Em particular, o salário mínimo nacional teve uma trajectória ascendente, nos últimos anos. Foi aumentado significativamente e acima da inflação, o que se traduz num aumento do salário real e do poder de compra. No próximo mês, o salário mínimo em Portugal aumentará para 705€, o que irá permitir um maior desafogo na vida das famílias.
Ainda assim, os grandes empregadores reagem a este aumento com pedidos de medidas para a sua compensação como a diminuição na TSU. Ao contrário do que é tantas vezes veículado por estes sectores ultra-liberais, este aumento continuado do salário mínimo continuado não resulta, nem resultará num aumento da taxa de desemprego. As estatísticas mostram que o desemprego está numa situação claramente descendente, mesmo com o aumento de 40% do salário mínimo desde 2015. Fica, mais uma vez, por provar a correlação entre aumento de salário mínimo e aumento da taxa de desemprego. Com isto, não quero dizer que a concertação social não é um importante encontro para o diálogo entre as diversas partes. Enquanto consigo perceber o enquadramento lógico e económico para oferecer medidas de compensação para micro, pequenas e médias empresas pelo aumento do salário mínimo, não concebo a aplicação das mesmas nos grandes grupos económicos.

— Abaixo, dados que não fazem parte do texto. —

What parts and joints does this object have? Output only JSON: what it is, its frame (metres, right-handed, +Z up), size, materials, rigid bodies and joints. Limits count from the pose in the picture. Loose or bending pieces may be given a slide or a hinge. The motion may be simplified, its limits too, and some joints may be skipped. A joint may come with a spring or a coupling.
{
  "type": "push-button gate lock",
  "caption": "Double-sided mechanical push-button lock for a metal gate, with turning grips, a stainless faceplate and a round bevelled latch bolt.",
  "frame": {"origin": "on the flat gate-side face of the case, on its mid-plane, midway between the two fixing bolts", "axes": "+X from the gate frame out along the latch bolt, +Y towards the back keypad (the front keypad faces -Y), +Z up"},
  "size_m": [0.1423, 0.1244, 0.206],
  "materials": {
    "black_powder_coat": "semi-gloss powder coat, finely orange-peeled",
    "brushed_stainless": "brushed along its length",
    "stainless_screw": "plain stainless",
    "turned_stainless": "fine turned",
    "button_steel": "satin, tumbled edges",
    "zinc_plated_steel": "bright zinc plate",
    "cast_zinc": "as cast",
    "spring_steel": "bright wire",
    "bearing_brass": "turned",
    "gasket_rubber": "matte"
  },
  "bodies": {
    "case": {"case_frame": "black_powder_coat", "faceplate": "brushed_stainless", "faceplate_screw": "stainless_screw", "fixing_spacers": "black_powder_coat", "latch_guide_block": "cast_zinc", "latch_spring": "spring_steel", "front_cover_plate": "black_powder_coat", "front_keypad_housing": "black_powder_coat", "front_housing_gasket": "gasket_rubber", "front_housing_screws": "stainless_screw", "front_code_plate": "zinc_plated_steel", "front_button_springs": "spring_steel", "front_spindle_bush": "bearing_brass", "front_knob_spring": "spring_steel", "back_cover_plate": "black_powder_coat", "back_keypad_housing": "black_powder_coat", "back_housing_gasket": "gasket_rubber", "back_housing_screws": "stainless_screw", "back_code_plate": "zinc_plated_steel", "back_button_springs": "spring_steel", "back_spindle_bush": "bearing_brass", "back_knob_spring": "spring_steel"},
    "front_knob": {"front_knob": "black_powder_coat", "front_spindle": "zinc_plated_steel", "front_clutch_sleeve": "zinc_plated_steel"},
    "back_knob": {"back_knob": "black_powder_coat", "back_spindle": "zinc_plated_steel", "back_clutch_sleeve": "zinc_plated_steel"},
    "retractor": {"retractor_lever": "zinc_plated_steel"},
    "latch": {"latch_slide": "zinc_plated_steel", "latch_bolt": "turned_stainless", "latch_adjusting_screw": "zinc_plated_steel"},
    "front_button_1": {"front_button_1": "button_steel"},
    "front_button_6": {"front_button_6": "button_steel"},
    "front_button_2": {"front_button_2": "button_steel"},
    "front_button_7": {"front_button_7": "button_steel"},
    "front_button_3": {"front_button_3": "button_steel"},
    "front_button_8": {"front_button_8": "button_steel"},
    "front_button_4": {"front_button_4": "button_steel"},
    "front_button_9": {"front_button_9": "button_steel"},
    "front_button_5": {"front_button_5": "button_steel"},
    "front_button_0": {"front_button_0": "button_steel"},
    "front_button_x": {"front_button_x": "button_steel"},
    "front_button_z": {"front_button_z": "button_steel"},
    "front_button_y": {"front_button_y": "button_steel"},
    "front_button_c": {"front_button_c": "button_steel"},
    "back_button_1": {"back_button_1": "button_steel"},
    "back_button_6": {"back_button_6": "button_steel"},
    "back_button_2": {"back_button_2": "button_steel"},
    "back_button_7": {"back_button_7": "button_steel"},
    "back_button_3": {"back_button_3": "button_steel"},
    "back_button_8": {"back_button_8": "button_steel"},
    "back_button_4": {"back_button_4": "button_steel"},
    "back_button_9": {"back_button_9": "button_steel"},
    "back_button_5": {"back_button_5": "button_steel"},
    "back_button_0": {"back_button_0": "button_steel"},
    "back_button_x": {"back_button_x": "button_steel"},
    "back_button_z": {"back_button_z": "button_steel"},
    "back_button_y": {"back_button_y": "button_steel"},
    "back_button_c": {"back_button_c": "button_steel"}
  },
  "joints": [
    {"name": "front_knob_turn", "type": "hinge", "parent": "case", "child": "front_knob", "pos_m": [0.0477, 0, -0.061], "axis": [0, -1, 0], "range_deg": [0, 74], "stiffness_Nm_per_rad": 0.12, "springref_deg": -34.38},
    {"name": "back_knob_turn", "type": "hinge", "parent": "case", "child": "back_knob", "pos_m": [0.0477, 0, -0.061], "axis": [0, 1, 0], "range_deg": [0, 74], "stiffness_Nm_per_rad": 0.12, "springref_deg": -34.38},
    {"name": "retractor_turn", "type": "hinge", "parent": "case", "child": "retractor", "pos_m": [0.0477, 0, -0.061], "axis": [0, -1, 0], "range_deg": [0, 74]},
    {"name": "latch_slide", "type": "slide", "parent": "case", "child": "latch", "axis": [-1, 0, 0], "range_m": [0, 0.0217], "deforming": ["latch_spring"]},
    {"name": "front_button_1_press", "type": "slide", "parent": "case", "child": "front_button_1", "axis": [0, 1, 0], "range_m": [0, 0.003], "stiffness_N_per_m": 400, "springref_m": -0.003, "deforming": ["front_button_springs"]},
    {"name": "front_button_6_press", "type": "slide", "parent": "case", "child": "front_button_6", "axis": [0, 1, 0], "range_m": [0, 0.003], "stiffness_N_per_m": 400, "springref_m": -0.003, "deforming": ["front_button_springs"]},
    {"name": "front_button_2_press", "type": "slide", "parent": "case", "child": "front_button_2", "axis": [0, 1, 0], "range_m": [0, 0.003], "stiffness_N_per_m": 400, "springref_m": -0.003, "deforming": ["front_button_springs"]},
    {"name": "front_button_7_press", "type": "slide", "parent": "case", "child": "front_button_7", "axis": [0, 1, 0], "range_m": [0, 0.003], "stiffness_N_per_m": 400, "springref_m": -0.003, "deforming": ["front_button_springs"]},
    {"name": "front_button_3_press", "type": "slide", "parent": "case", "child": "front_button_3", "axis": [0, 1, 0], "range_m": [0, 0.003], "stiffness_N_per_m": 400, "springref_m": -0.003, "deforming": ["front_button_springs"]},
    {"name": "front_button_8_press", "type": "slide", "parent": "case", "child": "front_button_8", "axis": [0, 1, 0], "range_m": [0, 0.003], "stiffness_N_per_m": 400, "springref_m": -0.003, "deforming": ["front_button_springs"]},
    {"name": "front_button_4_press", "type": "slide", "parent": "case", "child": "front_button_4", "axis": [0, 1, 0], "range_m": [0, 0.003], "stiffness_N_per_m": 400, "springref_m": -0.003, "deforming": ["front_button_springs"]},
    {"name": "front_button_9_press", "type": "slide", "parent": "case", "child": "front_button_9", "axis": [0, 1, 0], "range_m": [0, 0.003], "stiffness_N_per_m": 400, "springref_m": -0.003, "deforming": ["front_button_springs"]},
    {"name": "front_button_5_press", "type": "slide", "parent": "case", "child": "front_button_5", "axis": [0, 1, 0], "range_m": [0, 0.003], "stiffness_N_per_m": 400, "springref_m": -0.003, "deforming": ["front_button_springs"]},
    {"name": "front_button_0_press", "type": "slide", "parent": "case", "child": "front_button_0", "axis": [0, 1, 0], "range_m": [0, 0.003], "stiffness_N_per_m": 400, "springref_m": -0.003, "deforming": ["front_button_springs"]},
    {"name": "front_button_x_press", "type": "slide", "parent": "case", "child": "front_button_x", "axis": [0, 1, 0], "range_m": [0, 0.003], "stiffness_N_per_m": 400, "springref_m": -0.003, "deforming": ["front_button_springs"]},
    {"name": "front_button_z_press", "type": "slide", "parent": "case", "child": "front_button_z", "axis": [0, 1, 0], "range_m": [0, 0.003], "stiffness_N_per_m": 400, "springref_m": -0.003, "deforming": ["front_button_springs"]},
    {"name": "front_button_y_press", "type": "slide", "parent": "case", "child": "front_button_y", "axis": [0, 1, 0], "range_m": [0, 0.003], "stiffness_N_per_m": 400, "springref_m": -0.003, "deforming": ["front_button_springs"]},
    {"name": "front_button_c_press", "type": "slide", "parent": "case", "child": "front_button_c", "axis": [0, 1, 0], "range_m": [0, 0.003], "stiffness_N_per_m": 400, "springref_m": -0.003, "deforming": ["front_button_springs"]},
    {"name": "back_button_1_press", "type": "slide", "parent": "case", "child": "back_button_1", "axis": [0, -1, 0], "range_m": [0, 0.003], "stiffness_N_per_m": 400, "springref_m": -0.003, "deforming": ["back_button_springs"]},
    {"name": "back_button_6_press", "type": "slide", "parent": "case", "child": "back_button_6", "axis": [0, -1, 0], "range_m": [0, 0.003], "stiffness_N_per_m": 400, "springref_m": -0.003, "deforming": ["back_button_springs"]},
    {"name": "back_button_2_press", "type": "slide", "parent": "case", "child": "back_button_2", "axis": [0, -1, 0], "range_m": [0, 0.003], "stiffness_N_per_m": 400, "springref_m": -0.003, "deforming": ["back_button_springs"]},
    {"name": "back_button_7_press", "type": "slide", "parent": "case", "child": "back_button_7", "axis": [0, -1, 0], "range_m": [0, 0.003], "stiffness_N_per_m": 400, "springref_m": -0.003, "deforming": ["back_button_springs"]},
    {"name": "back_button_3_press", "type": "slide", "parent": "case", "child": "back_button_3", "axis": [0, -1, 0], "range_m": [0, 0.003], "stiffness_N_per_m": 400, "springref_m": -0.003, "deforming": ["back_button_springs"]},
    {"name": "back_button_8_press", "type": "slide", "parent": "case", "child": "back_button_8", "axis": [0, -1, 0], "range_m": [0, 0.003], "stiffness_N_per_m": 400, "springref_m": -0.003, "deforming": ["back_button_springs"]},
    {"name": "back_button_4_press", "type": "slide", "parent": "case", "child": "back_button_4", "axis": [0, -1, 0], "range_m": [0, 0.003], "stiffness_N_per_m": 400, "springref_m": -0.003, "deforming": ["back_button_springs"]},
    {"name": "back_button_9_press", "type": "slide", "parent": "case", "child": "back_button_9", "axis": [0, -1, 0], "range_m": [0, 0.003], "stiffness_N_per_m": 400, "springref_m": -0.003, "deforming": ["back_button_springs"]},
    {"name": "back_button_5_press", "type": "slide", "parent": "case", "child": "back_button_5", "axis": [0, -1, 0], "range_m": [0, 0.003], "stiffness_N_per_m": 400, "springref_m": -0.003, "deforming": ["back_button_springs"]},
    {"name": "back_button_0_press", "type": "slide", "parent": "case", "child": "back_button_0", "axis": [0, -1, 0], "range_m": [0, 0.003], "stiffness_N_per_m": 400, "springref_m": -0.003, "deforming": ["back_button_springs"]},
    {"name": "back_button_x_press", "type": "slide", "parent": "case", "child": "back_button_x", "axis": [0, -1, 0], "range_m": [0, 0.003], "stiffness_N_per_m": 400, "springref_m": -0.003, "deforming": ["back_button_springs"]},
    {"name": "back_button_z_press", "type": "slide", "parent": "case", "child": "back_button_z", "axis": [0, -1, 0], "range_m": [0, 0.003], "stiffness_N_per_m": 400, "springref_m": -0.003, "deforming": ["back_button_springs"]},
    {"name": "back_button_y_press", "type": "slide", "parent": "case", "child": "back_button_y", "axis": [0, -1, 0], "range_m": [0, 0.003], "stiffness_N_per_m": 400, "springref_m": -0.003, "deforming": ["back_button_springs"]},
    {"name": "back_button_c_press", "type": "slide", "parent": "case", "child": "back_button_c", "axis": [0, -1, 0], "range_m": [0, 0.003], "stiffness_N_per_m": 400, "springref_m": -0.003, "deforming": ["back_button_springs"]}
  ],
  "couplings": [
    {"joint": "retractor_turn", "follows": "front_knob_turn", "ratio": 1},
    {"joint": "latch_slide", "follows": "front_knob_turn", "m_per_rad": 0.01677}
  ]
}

A argumentação dos que se opõe ao aumento do salário esquece, também, propositadamente, o efeito do aumento do poder de compra, e ainda da propensão marginal a consumir, que é superior para rendimentos inferiores (ou seja, as pessoas com salário superior vão gastar mais do seu salário em consumo, o que gera um momento positivo na economia e potencia crescimento). Optam por referir, entre muitas teorias, o aumento do custo marginal de um trabalhador, ou seja, ser necessário pagar mais para contratar mais alguém. Seguindo esta lógica, o melhor seria abolir o salário mínimo e cada um receber uma representação da sua produtividade, após acordo com a entidade patronal. Nada poderia ser mais errado e perigoso. O mercado laboral não é perfeito, como pode ser descrito nos manuais de economia, e as empresas muito rapidamente poderiam entrar numa posição de cartelização na contratação (acordo entre empresas para evitar a concorrência mútua, neste caso fixando os salários por baixo). Não é muito difícil conceber que o mais provável seria uma diminuição generalizada dos salários ou uma interrupção do seu aumento progressivo.

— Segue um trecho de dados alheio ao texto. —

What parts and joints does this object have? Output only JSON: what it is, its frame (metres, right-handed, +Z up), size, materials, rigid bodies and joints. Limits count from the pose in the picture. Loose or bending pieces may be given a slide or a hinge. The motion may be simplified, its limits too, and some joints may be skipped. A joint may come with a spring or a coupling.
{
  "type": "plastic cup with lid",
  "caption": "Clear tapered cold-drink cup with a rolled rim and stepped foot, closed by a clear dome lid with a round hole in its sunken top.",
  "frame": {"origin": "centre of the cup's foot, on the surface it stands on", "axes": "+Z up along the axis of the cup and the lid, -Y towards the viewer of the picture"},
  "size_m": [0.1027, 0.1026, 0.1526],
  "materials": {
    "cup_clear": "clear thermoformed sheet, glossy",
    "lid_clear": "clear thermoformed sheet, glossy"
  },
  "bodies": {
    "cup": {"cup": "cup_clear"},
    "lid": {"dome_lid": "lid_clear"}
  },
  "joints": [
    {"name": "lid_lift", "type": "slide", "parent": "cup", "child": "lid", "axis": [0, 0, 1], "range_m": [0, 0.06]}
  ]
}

Ainda assim, os que se opõem ao aumento (ou existência) do salário mínimo veiculam o facto de não existir salário mínimo em países com baixa desigualdade, como é o caso da Suécia. Apesar deste país não ter um salário mínimo generalizado e centralizado, como a maioria dos países europeus concebe, existem salários mínimos por sector, após negociação colectiva com sindicatos e representantes. Ou seja, por muito que tentem, não é o liberalismo que impera na Suécia e que promove a sua igualdade. São formas de regulação colectiva, concretizadas pelos próprios sindicatos e organizações. Tal só pode ocorrer num país com uma maturidade democrática e mentalidade progressista, tanto do lado de empresários como de empregados. Não estou totalmente seguro de que o mesmo pudesse acontecer em Portugal, pelo menos no momento em que escrevo.

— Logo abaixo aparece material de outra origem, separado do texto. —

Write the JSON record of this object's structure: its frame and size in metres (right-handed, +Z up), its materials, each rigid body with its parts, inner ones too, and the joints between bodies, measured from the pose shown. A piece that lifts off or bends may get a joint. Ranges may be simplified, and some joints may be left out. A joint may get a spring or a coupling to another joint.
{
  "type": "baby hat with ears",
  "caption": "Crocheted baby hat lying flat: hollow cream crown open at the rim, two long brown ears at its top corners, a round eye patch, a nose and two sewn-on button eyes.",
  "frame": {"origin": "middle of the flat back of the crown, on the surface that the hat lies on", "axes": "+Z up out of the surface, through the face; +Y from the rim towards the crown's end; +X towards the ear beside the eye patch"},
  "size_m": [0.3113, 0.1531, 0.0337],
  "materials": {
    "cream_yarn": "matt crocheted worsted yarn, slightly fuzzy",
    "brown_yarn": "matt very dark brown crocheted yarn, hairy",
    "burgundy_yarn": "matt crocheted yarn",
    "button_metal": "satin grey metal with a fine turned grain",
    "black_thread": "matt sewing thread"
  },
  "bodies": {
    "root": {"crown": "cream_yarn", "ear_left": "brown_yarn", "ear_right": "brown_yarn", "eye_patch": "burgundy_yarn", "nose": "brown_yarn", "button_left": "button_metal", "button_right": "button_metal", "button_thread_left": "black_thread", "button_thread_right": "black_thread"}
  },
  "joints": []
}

Há poucas semanas os ministros do trabalho da UE voltaram a discutir uma proposta de estabelecimento de critérios e orientações para a fixação de um salário mínimo europeu adequado a cada país. Este salário mínimo poderia estar fixado como uma percentagem do salário médio, ou do salário mediano, e seria, sem dúvida, um passo importante na uniformização das políticas laborais europeias, prevenindo a competição não-saudável entre estados membros. Além disso, permitiria reduzir a pobreza nos membros produtivos da sociedade, potenciando o nosso crescimento comum, seja em termos materiais, seja morais. É também mais um passo no caminho do fim do laissez-faire europeu.
Friederich Hayek, no seu magnum opus “O caminho para a Servidão”, ao debater a dualidade concorrência/planeamento, afirma “A princípio, nada parece mais plausível, ou com maiores hipóteses de agradar a pessoas sensatas do que a ideia de o nosso objectivo não deve ser nem a descentralização extrema da livre concorrência, nem a completa centralização de um único plano, antes uma mistura judiciosa de ambos os métodos.”. Alguns adeptos do laissez-faire querem ser mais papistas que o papa.